(begin)

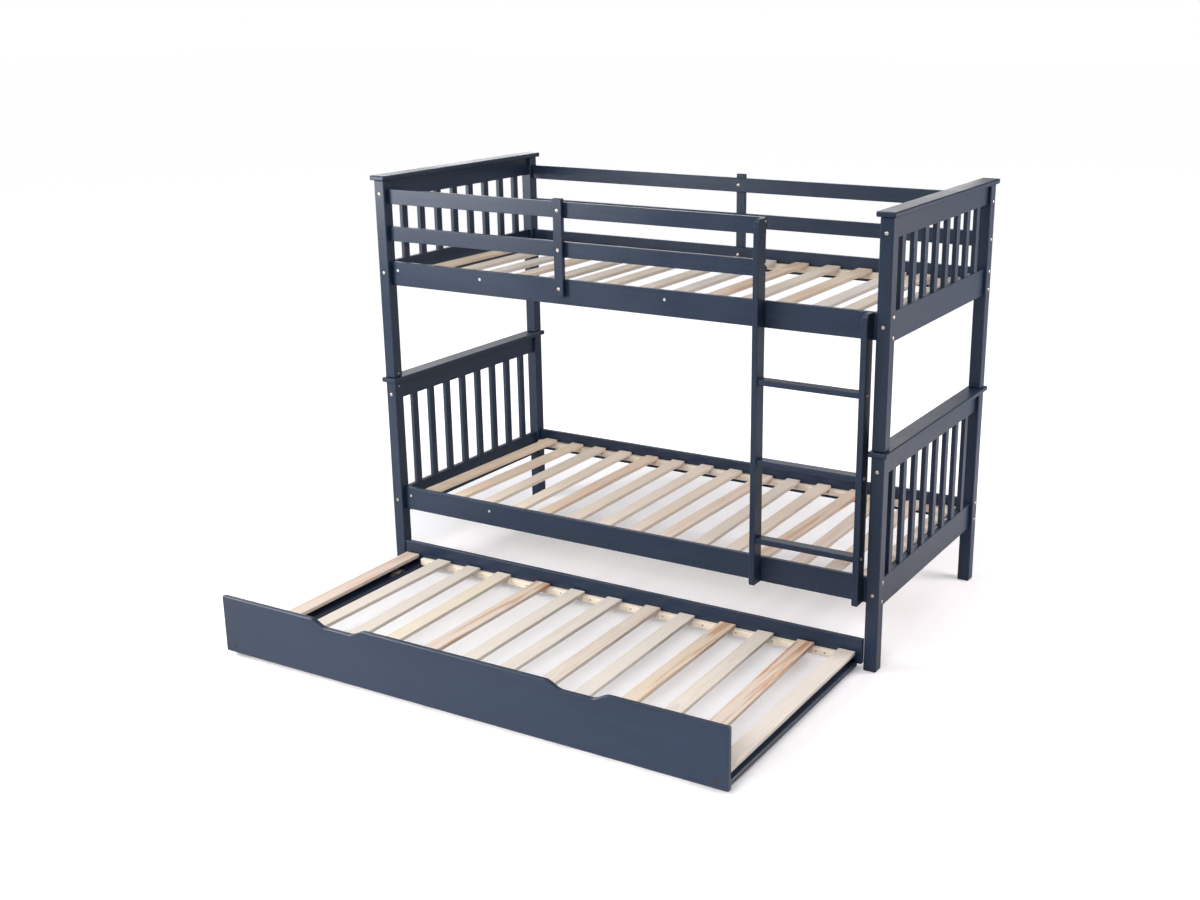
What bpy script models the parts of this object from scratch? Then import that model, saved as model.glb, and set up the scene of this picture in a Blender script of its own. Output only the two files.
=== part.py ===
"""Bunk bed with a trundle: two single beds stacked on pins, guard rails, a ladder and a pull-out bed.

Metres, +Z up. +X runs from the head end to the foot end, where the ladder hangs. The trundle pulls
out towards -Y, and it stands pulled right out here. The origin is on the floor, under the middle
of everything that stands on it.
"""
import math

import bmesh
import bpy
from mathutils import Matrix, Vector

# Gaps and rounding
FIT = 0.0003
CUT_OVERRUN = 0.002
POST_EASE = 0.003
BOARD_EASE = 0.002

# Bed outline, over the posts
BED_LENGTH = 2.020
BED_WIDTH = 0.970
POST = 0.045

# Heights of the two tiers: posts, their cap boards, end rails and side rails
LOWER_POST_HEIGHT = 0.740
UPPER_POST_HEIGHT = 0.7385
CAP_THICKNESS = 0.017
CAP_END_OVERHANG = 0.010
CAP_SIDE_OVERHANG = 0.012
END_RAIL_THICKNESS = 0.019
END_TOP_RAIL_HEIGHT = 0.070
END_BOTTOM_RAIL_HEIGHT = 0.098
LOWER_END_RAIL_RISE = 0.213
UPPER_END_RAIL_RISE = 0.343
LOWER_SIDE_RAIL_RISE = 0.2325
UPPER_SIDE_RAIL_RISE = 0.3525

# Spindles of the end panels
SPINDLE_COUNT = 8
SPINDLE_WIDTH = 0.030
SPINDLE_THICKNESS = 0.016
SPINDLE_TENON = 0.012

# Side rails and guard boards
RAIL_THICKNESS = 0.018
SIDE_RAIL_HEIGHT = 0.088
FRONT_RAIL_RECESS = 0.0215
REAR_RAIL_RECESS = 0.012
GUARD_HEIGHT = 0.054
GUARD_GAP = 0.0815
TOP_GUARD_DROP = 0.0321
SUPPORT_WIDTH = 0.036
SUPPORT_THICKNESS = 0.018
SUPPORT_FRONT_X = -0.2115
SUPPORT_REAR_X = 0
SUPPORT_ABOVE_GUARD = 0.014
SUPPORT_BELOW_RAIL_TOP = 0.058

# Slats of the two fixed beds, and the cleats that they lie on
SLAT_THICKNESS = 0.013
SLAT_END_GAP = 0.008
BED_SLAT_COUNT = 15
BED_SLAT_WIDTH = 0.056
BED_SLAT_INSET = 0.0655
SLAT_TOP_BELOW_RAIL = 0.0315
CLEAT_THICKNESS = 0.020
CLEAT_HEIGHT = 0.025
SLAT_LET_IN = 0.001

# Ladder
STILE_WIDTH = 0.020
STILE_DEPTH = 0.054
STILE_TOP_RADIUS = 0.026
STILE_FOOT_RADIUS = 0.008
LADDER_CLEAR_WIDTH = 0.354
LADDER_TO_POST = 0.017
RUNG_COUNT = 3
RUNG_THICKNESS = 0.019
RUNG_DEPTH = 0.040
RUNG_SETBACK = 0.0045
FIRST_RUNG_HEIGHT = 0.3935
RUNG_PITCH = 0.273

# Trundle
TRUNDLE_END_PLAY = 0.006
TRUNDLE_DEPTH = 0.964
TRUNDLE_BOARD = 0.018
PANEL_HEIGHT = 0.198
PANEL_CLEARANCE = 0.018
DIP_FROM_END = 0.503
DIP_LENGTH = 0.225
DIP_DEPTH = 0.022
DIP_SHOULDER = 0.062
REAR_BOARD_HEIGHT = 0.088
REAR_BOARD_CLEARANCE = 0.020
CASTER_BOARD_WIDTH = 0.070
CASTER_BOARD_INSET = 0.014
CASTER_BOARD_CLEARANCE = 0.012
BATTEN_WIDTH = 0.018
BATTEN_INSET = 0.039
TRUNDLE_DECK_HEIGHT = 0.052
TRUNDLE_SLAT_COUNT = 13
TRUNDLE_SLAT_WIDTH = 0.060
TRUNDLE_SLAT_END_GAP = 0.006
TRUNDLE_CLEAT_THICKNESS = 0.018
TRUNDLE_CLEAT_HEIGHT = 0.025
CAP_PLUG_RADIUS = 0.011
CAP_PLUG_PROUD = 0.0012
CAP_PLUG_DEPTH = 0.005

# Casters
WHEEL_RADIUS = 0.018
WHEEL_WIDTH = 0.014
WHEEL_HUB_WIDTH = 0.010
WHEEL_HUB_RADIUS = 0.011
WHEEL_ROUND = 0.002
WHEEL_FROM_PANEL = 0.150
WHEEL_FROM_REAR = 0.140
AXLE_RADIUS = 0.003
AXLE_PLAY = 0.0004
AXLE_HEAD_RADIUS = 0.0045
AXLE_HEAD = 0.001
CASTER_PLATE = 0.0015
STRAP_LIP = 0.001
CHEEK_PLAY = 0.001
CHEEK_BELOW_AXLE = 0.005
CASTER_HEADROOM = 0.0015
CHEEK_LENGTH = 0.022
HOUSING_HALF_LENGTH = 0.0225
FLANGE_LENGTH = 0.014
SLOT_SIDE_PLAY = 0.0015
SLOT_END_PLAY = 0.002

# Bolt holes and stacking pins
BOLT_RADIUS = 0.003
BOLT_PLAY = 0.0005
BOLT_GRIP = 0.030
END_BOLT_TOP_DROP = 0.049
END_BOLT_BOTTOM_RISE = 0.057
SIDE_BOLT_SPREAD = 0.033
RAIL_BOLT_DROP = 0.0315
LADDER_BOLT_DROP = 0.016
PIN_RADIUS = 0.005
PIN_LENGTH = 0.070
PIN_PLAY = 0.0005

HOLE_SIDES = 8
TURN_SIDES = 12
WHEEL_SIDES = 20
ARC_STEPS = 5
DIP_STEPS = 8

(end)

Everything from the first line above up to and including the line that contains "POST = 0.045" should be printed exactly; please print only that.

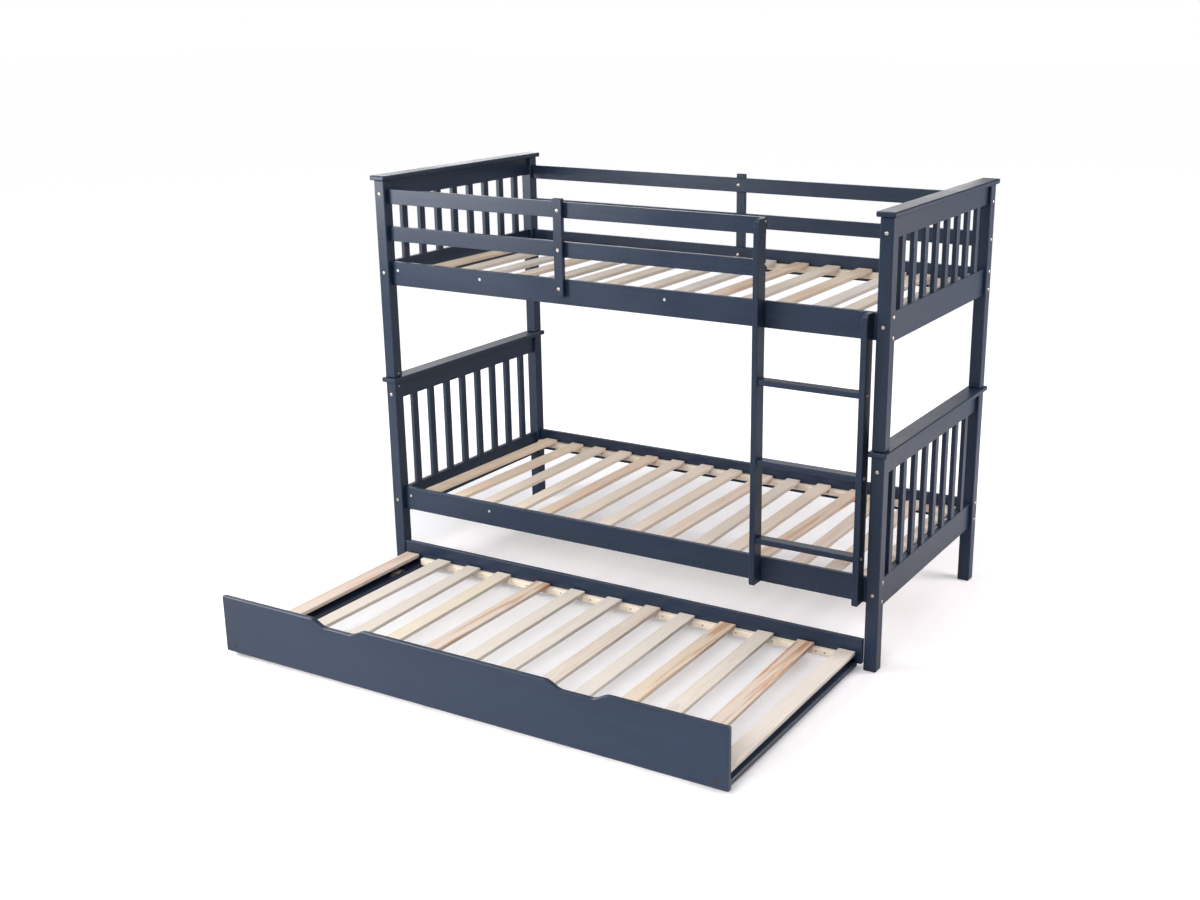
What bpy script models the parts of this object from scratch? Then import that model, saved as model.glb, and set up the scene of this picture in a Blender script of its own. Output only the two files.
=== part.py ===
"""Bunk bed with a trundle: two single beds stacked on pins, guard rails, a ladder and a pull-out bed.

Metres, +Z up. +X runs from the head end to the foot end, where the ladder hangs. The trundle pulls
out towards -Y, and it stands pulled right out here. The origin is on the floor, under the middle
of everything that stands on it.
"""
import math

import bmesh
import bpy
from mathutils import Matrix, Vector

# Gaps and rounding
FIT = 0.0003
CUT_OVERRUN = 0.002
POST_EASE = 0.003
BOARD_EASE = 0.002

# Bed outline, over the posts
BED_LENGTH = 2.020
BED_WIDTH = 0.970
POST = 0.045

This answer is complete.